- What is expected:
Reproduce exactly the lines of the material beneath, from the line that contains "lower_parapet();" to the line that contains "# helpers for nodes", both included, and no other lines.

- Recorded information:
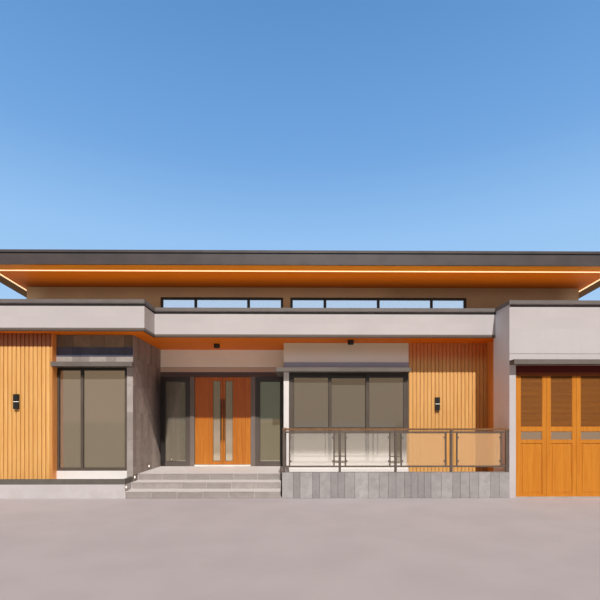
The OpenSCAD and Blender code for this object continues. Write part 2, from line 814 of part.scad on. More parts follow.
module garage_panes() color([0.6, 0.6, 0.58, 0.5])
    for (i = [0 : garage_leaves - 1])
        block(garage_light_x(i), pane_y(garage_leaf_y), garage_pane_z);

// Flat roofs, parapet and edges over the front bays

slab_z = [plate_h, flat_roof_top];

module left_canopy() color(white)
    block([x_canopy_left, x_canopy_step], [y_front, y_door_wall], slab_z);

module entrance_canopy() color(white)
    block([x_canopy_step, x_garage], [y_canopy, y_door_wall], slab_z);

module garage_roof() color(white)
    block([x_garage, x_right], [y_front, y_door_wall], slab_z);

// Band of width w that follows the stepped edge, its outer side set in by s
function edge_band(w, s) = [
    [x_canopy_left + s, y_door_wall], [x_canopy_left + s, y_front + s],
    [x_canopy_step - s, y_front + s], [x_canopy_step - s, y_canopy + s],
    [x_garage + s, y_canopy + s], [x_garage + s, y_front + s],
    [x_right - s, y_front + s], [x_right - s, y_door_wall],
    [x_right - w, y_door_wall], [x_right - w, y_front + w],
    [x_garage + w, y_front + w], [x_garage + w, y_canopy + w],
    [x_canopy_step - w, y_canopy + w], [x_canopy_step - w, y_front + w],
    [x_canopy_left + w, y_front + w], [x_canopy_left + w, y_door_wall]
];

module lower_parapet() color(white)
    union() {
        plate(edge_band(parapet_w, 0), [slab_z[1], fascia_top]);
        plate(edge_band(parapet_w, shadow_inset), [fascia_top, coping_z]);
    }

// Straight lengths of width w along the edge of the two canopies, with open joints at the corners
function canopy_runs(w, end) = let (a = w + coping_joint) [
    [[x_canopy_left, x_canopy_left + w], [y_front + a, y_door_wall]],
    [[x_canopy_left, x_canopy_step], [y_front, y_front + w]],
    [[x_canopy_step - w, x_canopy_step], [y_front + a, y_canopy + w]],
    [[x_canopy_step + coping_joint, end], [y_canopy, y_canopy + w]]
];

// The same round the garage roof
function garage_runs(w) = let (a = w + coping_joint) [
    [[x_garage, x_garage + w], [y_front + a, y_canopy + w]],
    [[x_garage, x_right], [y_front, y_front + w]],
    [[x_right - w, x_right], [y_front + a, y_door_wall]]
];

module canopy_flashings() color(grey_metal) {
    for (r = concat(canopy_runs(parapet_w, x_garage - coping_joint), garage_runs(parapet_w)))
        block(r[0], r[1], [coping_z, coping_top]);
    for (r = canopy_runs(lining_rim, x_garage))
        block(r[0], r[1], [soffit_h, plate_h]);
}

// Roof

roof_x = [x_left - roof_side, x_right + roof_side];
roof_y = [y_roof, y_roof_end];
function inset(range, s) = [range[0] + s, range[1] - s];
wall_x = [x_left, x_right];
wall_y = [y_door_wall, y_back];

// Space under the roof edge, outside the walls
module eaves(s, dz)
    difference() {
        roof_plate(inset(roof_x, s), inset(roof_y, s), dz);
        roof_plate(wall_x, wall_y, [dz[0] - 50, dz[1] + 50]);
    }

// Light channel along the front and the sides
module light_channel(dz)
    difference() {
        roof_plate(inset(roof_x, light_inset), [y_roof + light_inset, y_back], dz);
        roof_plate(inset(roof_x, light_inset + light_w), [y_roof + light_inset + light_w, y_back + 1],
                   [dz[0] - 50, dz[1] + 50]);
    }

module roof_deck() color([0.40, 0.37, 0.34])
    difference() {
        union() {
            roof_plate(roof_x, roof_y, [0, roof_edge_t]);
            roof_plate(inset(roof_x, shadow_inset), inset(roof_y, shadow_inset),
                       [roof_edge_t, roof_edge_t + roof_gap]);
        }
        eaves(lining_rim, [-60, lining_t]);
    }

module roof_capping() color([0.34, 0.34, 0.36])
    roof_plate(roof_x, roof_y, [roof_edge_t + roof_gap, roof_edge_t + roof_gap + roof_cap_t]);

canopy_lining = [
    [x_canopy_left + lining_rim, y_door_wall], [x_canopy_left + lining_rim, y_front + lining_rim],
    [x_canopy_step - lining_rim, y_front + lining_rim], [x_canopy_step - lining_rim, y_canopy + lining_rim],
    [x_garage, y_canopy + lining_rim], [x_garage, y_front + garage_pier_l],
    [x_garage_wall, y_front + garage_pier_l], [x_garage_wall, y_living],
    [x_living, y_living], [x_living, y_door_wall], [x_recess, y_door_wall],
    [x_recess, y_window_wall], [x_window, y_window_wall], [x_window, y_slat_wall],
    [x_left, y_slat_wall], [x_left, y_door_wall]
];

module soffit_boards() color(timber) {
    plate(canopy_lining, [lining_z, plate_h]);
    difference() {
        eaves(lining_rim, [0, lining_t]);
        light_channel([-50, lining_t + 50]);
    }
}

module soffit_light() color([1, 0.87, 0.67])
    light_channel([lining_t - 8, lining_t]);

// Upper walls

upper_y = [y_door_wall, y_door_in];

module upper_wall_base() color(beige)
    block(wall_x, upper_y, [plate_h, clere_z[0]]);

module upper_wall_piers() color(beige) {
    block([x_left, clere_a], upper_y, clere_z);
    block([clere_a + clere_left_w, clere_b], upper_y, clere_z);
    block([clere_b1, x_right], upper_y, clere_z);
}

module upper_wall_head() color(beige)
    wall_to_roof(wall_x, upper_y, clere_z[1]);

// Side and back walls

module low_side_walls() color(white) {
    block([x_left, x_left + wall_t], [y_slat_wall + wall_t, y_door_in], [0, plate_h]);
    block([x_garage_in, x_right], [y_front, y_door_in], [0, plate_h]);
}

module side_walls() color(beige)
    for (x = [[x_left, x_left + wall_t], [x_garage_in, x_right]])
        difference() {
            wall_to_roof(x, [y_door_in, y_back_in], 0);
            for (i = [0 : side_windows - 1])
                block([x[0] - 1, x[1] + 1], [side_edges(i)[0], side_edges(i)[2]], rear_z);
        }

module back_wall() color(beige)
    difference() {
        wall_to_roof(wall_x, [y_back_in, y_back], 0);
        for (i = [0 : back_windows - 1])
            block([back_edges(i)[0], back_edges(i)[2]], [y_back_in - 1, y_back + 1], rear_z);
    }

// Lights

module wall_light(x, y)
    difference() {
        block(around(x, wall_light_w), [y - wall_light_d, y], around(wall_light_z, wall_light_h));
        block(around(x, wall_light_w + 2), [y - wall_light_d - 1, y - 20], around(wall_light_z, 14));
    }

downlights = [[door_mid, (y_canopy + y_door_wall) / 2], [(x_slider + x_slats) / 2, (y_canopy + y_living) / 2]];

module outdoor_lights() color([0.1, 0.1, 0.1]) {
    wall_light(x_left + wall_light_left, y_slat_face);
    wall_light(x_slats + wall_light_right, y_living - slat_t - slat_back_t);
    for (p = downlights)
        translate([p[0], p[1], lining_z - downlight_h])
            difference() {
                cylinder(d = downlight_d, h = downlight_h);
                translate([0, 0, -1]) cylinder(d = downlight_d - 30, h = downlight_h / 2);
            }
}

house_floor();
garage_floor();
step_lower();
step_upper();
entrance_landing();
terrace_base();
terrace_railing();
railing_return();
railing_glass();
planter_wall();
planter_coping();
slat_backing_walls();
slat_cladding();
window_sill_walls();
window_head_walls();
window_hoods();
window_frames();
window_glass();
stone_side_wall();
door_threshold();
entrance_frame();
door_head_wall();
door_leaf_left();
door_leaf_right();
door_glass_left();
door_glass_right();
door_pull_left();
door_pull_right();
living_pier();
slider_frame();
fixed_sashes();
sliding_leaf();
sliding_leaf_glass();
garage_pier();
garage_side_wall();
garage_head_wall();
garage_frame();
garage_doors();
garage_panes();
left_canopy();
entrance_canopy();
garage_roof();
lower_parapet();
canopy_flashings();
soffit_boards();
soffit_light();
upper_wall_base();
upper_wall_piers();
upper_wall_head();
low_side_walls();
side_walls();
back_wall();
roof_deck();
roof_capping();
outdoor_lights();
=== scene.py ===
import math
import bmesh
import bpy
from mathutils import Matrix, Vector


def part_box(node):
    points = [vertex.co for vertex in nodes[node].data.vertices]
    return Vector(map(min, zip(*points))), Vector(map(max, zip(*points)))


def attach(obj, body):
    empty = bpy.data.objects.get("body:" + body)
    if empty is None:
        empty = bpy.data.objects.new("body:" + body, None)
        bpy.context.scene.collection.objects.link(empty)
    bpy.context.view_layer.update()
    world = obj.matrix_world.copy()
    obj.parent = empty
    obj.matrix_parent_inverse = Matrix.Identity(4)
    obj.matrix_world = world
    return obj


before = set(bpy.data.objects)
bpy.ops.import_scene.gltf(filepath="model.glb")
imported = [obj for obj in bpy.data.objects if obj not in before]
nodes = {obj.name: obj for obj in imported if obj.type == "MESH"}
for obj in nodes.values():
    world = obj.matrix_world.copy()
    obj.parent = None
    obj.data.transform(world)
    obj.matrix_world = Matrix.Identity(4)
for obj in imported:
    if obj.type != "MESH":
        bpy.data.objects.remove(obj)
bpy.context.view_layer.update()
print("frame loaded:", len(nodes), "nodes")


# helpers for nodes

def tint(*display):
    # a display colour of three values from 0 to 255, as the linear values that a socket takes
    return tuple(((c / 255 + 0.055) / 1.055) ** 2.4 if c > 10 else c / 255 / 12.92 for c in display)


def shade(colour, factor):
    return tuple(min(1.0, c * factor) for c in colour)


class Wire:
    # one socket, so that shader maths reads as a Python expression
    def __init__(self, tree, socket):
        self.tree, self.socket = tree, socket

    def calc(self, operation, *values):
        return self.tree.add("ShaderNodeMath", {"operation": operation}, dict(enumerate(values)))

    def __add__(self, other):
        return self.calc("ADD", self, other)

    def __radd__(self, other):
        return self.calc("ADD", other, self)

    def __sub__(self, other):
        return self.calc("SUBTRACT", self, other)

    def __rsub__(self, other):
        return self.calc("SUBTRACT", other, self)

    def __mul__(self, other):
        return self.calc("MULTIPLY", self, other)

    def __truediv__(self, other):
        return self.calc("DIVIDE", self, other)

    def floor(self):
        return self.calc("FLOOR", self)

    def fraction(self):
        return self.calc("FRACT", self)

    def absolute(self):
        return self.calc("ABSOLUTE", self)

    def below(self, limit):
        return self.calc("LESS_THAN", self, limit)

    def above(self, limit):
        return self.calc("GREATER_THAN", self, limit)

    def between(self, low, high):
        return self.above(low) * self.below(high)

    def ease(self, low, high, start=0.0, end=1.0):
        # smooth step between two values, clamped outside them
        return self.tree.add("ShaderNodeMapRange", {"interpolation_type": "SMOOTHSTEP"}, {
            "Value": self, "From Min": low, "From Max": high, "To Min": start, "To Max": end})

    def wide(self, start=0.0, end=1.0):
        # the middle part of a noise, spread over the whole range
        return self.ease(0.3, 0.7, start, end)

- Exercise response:
lower_parapet();
canopy_flashings();
soffit_boards();
soffit_light();
upper_wall_base();
upper_wall_piers();
upper_wall_head();
low_side_walls();
side_walls();
back_wall();
roof_deck();
roof_capping();
outdoor_lights();
=== scene.py ===
import math
import bmesh
import bpy
from mathutils import Matrix, Vector


def part_box(node):
    points = [vertex.co for vertex in nodes[node].data.vertices]
    return Vector(map(min, zip(*points))), Vector(map(max, zip(*points)))


def attach(obj, body):
    empty = bpy.data.objects.get("body:" + body)
    if empty is None:
        empty = bpy.data.objects.new("body:" + body, None)
        bpy.context.scene.collection.objects.link(empty)
    bpy.context.view_layer.update()
    world = obj.matrix_world.copy()
    obj.parent = empty
    obj.matrix_parent_inverse = Matrix.Identity(4)
    obj.matrix_world = world
    return obj


before = set(bpy.data.objects)
bpy.ops.import_scene.gltf(filepath="model.glb")
imported = [obj for obj in bpy.data.objects if obj not in before]
nodes = {obj.name: obj for obj in imported if obj.type == "MESH"}
for obj in nodes.values():
    world = obj.matrix_world.copy()
    obj.parent = None
    obj.data.transform(world)
    obj.matrix_world = Matrix.Identity(4)
for obj in imported:
    if obj.type != "MESH":
        bpy.data.objects.remove(obj)
bpy.context.view_layer.update()
print("frame loaded:", len(nodes), "nodes")


# helpers for nodes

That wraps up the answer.